# Exercise description
The listing must be reproduced in full, exactly as it stands.

# Supplied material
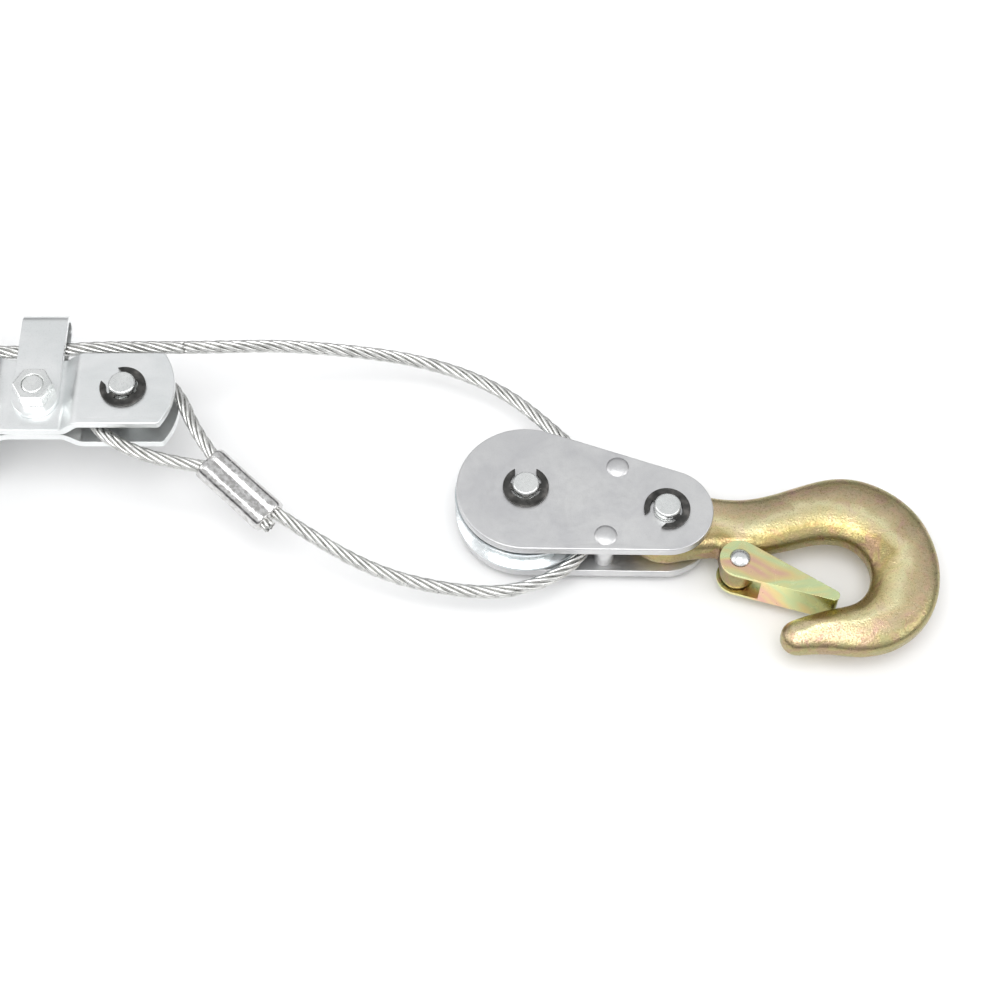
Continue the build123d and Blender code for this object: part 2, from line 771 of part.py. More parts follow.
def sheave():
    half_rim = sheave_rim_width / 2
    half_hub = sheave_hub_width / 2
    half_web = sheave_web_width / 2
    half_groove = sheave_groove_width / 2
    groove_rope = rope_radius + rope_nest
    web_outer = sheave_groove_radius - sheave_web_margin
    web_rim = web_outer + sheave_web_step
    web_hub = sheave_hub_radius + sheave_web_step
    with BuildPart() as wheel:
        with BuildSketch(Plane(origin=block_plane.origin, x_dir=(1, 0, 0), z_dir=(0, -1, 0))):
            with BuildLine():
                Polyline((sheave_bush_radius, -half_hub), (sheave_hub_radius, -half_hub),
                         (web_hub, -half_web), (web_outer, -half_web), (web_rim, -half_rim),
                         (sheave_radius, -half_rim), (sheave_radius, -half_groove),
                         (sheave_groove_radius + groove_rope, -groove_rope))
                ThreePointArc((sheave_groove_radius + groove_rope, -groove_rope), (sheave_groove_radius, 0),
                              (sheave_groove_radius + groove_rope, groove_rope))
                Polyline((sheave_groove_radius + groove_rope, groove_rope), (sheave_radius, half_groove),
                         (sheave_radius, half_rim), (web_rim, half_rim), (web_outer, half_web),
                         (web_hub, half_web), (sheave_hub_radius, half_hub),
                         (sheave_bush_radius, half_hub), (sheave_bush_radius, -half_hub))
            make_face()
        revolve(axis=Axis(block_plane.origin, (0, 0, 1)))
    return wheel.part


def sheave_bush():
    with BuildPart() as bush:
        with BuildSketch(block_plane):
            Circle(sheave_bush_radius)
            Circle(pin_radius + pin_fit, mode=Mode.SUBTRACT)
        extrude(amount=sheave_hub_width / 2, both=True)
    return bush.part


def hook(plane):
    """A forged slip hook: an eye, a neck with a latch boss, and an open bowl."""
    pull = [hook_curve_pull, hook_curve_pull]
    with BuildPart() as body:
        with BuildSketch(plane):
            with BuildLine():
                eye = CenterArc((0, 0), hook_eye_radius, hook_eye_start, hook_eye_turn)
                tip = CenterArc(hook_tip_centre, hook_tip_radius, hook_tip_start, hook_tip_turn)
                back_ends = [-(eye % 0), -(tip % 1)]
                inside_ends = [-(tip % 0), -(eye % 1)]
                Spline(eye @ 0, *hook_back, tip @ 1, tangents=back_ends, tangent_scalars=pull)
                Spline(tip @ 0, *hook_inside, eye @ 1, tangents=inside_ends, tangent_scalars=pull)
            make_face()
        extrude(amount=hook_thickness / 2, both=True)
        fillet(body.edges().group_by(Axis.Z)[0] + body.edges().group_by(Axis.Z)[-1], hook_edge)
        add(latch_boss(plane))
        with BuildSketch(plane):
            Circle(pin_radius + 2 * pin_fit)
            with Locations(latch_pivot):
                Circle(latch_rivet_radius + pin_fit)
        extrude(amount=hook_thickness, both=True, mode=Mode.SUBTRACT)
        with BuildSketch(plane.offset(-hook_thickness / 2)):
            with Locations(latch_pivot):
                Circle(latch_spring_pocket)
        extrude(amount=latch_spring_depth, mode=Mode.SUBTRACT)
    return body.part


def latch_boss(plane):
    """The lug under the neck that carries the latch rivet."""
    with BuildPart() as boss:
        with BuildSketch(plane):
            with Locations(latch_pivot):
                Circle(hook_boss_radius)
            with Locations((latch_pivot[0], latch_pivot[1] + hook_boss_root)):
                Rectangle(hook_boss_width, 2 * hook_boss_edge)
            make_hull()
        extrude(amount=hook_thickness / 2 - hook_boss_step, both=True)
        fillet(boss.edges().group_by(Axis.Z)[0] + boss.edges().group_by(Axis.Z)[-1], hook_boss_edge)
    return boss.part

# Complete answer
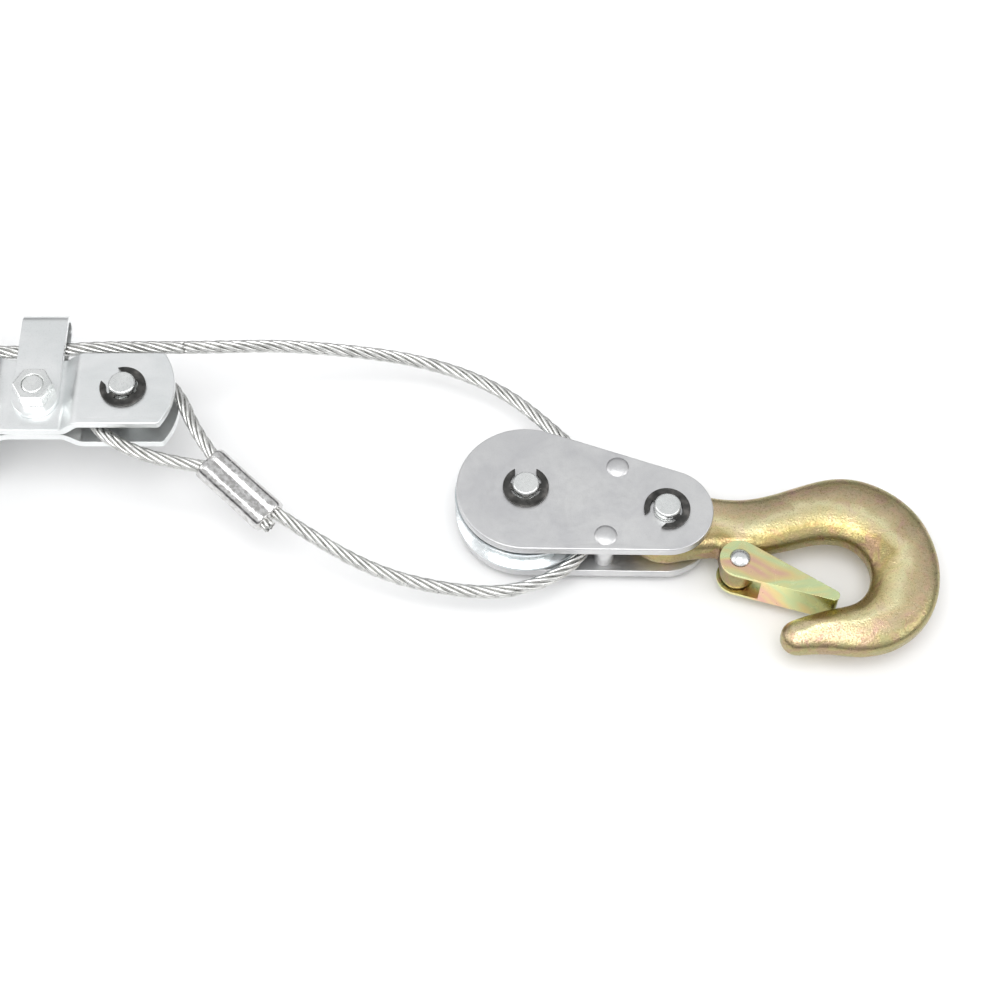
Continue the build123d and Blender code for this object: part 2, from line 771 of part.py. More parts follow.
def sheave():
    half_rim = sheave_rim_width / 2
    half_hub = sheave_hub_width / 2
    half_web = sheave_web_width / 2
    half_groove = sheave_groove_width / 2
    groove_rope = rope_radius + rope_nest
    web_outer = sheave_groove_radius - sheave_web_margin
    web_rim = web_outer + sheave_web_step
    web_hub = sheave_hub_radius + sheave_web_step
    with BuildPart() as wheel:
        with BuildSketch(Plane(origin=block_plane.origin, x_dir=(1, 0, 0), z_dir=(0, -1, 0))):
            with BuildLine():
                Polyline((sheave_bush_radius, -half_hub), (sheave_hub_radius, -half_hub),
                         (web_hub, -half_web), (web_outer, -half_web), (web_rim, -half_rim),
                         (sheave_radius, -half_rim), (sheave_radius, -half_groove),
                         (sheave_groove_radius + groove_rope, -groove_rope))
                ThreePointArc((sheave_groove_radius + groove_rope, -groove_rope), (sheave_groove_radius, 0),
                              (sheave_groove_radius + groove_rope, groove_rope))
                Polyline((sheave_groove_radius + groove_rope, groove_rope), (sheave_radius, half_groove),
                         (sheave_radius, half_rim), (web_rim, half_rim), (web_outer, half_web),
                         (web_hub, half_web), (sheave_hub_radius, half_hub),
                         (sheave_bush_radius, half_hub), (sheave_bush_radius, -half_hub))
            make_face()
        revolve(axis=Axis(block_plane.origin, (0, 0, 1)))
    return wheel.part


def sheave_bush():
    with BuildPart() as bush:
        with BuildSketch(block_plane):
            Circle(sheave_bush_radius)
            Circle(pin_radius + pin_fit, mode=Mode.SUBTRACT)
        extrude(amount=sheave_hub_width / 2, both=True)
    return bush.part


def hook(plane):
    """A forged slip hook: an eye, a neck with a latch boss, and an open bowl."""
    pull = [hook_curve_pull, hook_curve_pull]
    with BuildPart() as body:
        with BuildSketch(plane):
            with BuildLine():
                eye = CenterArc((0, 0), hook_eye_radius, hook_eye_start, hook_eye_turn)
                tip = CenterArc(hook_tip_centre, hook_tip_radius, hook_tip_start, hook_tip_turn)
                back_ends = [-(eye % 0), -(tip % 1)]
                inside_ends = [-(tip % 0), -(eye % 1)]
                Spline(eye @ 0, *hook_back, tip @ 1, tangents=back_ends, tangent_scalars=pull)
                Spline(tip @ 0, *hook_inside, eye @ 1, tangents=inside_ends, tangent_scalars=pull)
            make_face()
        extrude(amount=hook_thickness / 2, both=True)
        fillet(body.edges().group_by(Axis.Z)[0] + body.edges().group_by(Axis.Z)[-1], hook_edge)
        add(latch_boss(plane))
        with BuildSketch(plane):
            Circle(pin_radius + 2 * pin_fit)
            with Locations(latch_pivot):
                Circle(latch_rivet_radius + pin_fit)
        extrude(amount=hook_thickness, both=True, mode=Mode.SUBTRACT)
        with BuildSketch(plane.offset(-hook_thickness / 2)):
            with Locations(latch_pivot):
                Circle(latch_spring_pocket)
        extrude(amount=latch_spring_depth, mode=Mode.SUBTRACT)
    return body.part


def latch_boss(plane):
    """The lug under the neck that carries the latch rivet."""
    with BuildPart() as boss:
        with BuildSketch(plane):
            with Locations(latch_pivot):
                Circle(hook_boss_radius)
            with Locations((latch_pivot[0], latch_pivot[1] + hook_boss_root)):
                Rectangle(hook_boss_width, 2 * hook_boss_edge)
            make_hull()
        extrude(amount=hook_thickness / 2 - hook_boss_step, both=True)
        fillet(boss.edges().group_by(Axis.Z)[0] + boss.edges().group_by(Axis.Z)[-1], hook_boss_edge)
    return boss.part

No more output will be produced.